Когда душа озарена, говорит она, занята настоящим и не обращается ни к чему оставленному, богатый и по смерти как бы составом каким приварен к плотской жизни, которой и по кончине не совлекся совершенно — напротив того, предметом заботы — его еще плоть и кровь, ибо из того, что за находящихся с ним в родственном союзе просит об избавлении их от зол, явно, что не освободился еще от плотского пристрастия.

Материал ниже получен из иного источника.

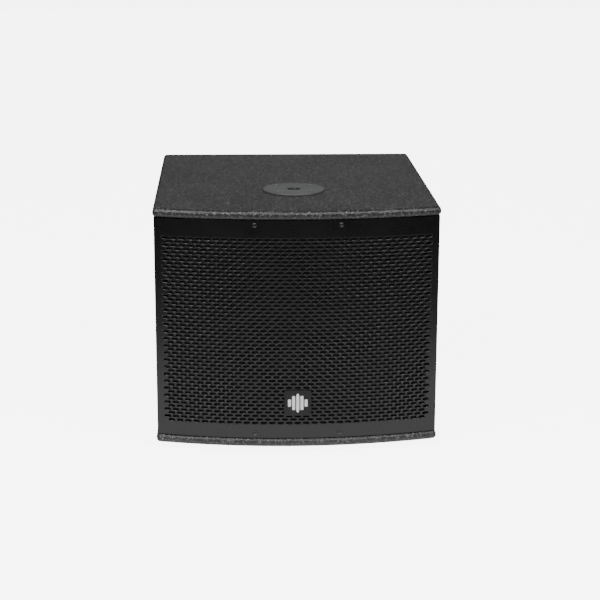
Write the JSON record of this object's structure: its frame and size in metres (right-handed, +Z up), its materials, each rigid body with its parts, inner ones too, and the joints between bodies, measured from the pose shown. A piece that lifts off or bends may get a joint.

А поэтому полагаем, продолжает она, что Господь повествованиями этими учит следующему: живущие во плоти всего более должны добродетельной жизнью отдаляться и отрешаться от привязанности к плотскому, чтобы по смерти снова не было нам нужды в другой смерти, очищающей от остатков плотского припая, но чтобы течение души ко благу, как бы по расторжении на ней уз, соделалось легким и свободным, когда никакая телесная скорбь не будет отвлекать ее к себе. Если кто весь и всецело оплотянел умом, всякое движение и действие души занимая исполнением желаний плоти, тот, став и вне плоти, не расстается такой с плотскими страстями, но, подобно проживавшим долго в зловонных местах, которые, когда перейдут туда, где воздух свеж, не очищаются от неприятного запаха, каким запаслись в долговременное пребывание в нем, — так плотолюбцам по совершившемся переходе в жизнь невидимую и тончайшую невозможно, конечно, не привлечь с собой сколько–нибудь плотского зловония, от которого еще более тяжелым делается для них мучение, потому что душа от этого обстоятельства грубее овеществляется. С таким мнением, кажется мне, несколько согласно и рассказываемое иными, будто бы около мест, где кладут тела, нередко видны туманные некие призраки умерших. Ибо, если это действительно так бывает, то обличается этим сделавшееся ныне чрезмерным пристрастие души к плотской жизни, так что и исторгнутая из плоти не желает совершенно отлететь от нее, не соглашается, чтобы совершилось полное претворение оболочки в невидимое, но и по разложении видимого остается еще при видимом, даже став уже вне его, с любовью блуждает по местам полным вещества и вращается около нас.
Григорий.
А я, немного помедлив и возвратясь к мысли, заключавшейся в сказанном, заметил: в словах этих, кажется мне, возникает некоторое противоречие найденному прежде о страстях. Ибо, если признано, что по сродству с бессловесными совершаются в нас все такие душевные движения, которые исчислило предшествующее слово, как–то раздражительность, страх, пожелание, удовольствие и подобные тому, — сказано же, что доброе употребление таких движений есть добродетель, а от употребления погрешительного происходит порок, притом присовокуплено было в слове, что именно привносится к добродетельной жизни каждым из других движений, о вожделении же сказано, что им приводимся к Богу, как бы цепью какой влекомые к Нему с земли. А эта речь, кажется, сказал я, противоречит как–то цели.
Макрина.
Почему говоришь это?
Григорий.
Потому, отвечал я, что, когда по очищении прекратится в нас всякое неразумное движение, тогда не будет, без сомнения, и вожделевательного; а когда его нет, не может быть и пожелания чего–либо лучшего, так как не осталось в душе ни одного такого движения, возбуждающего ощущение потребности благ.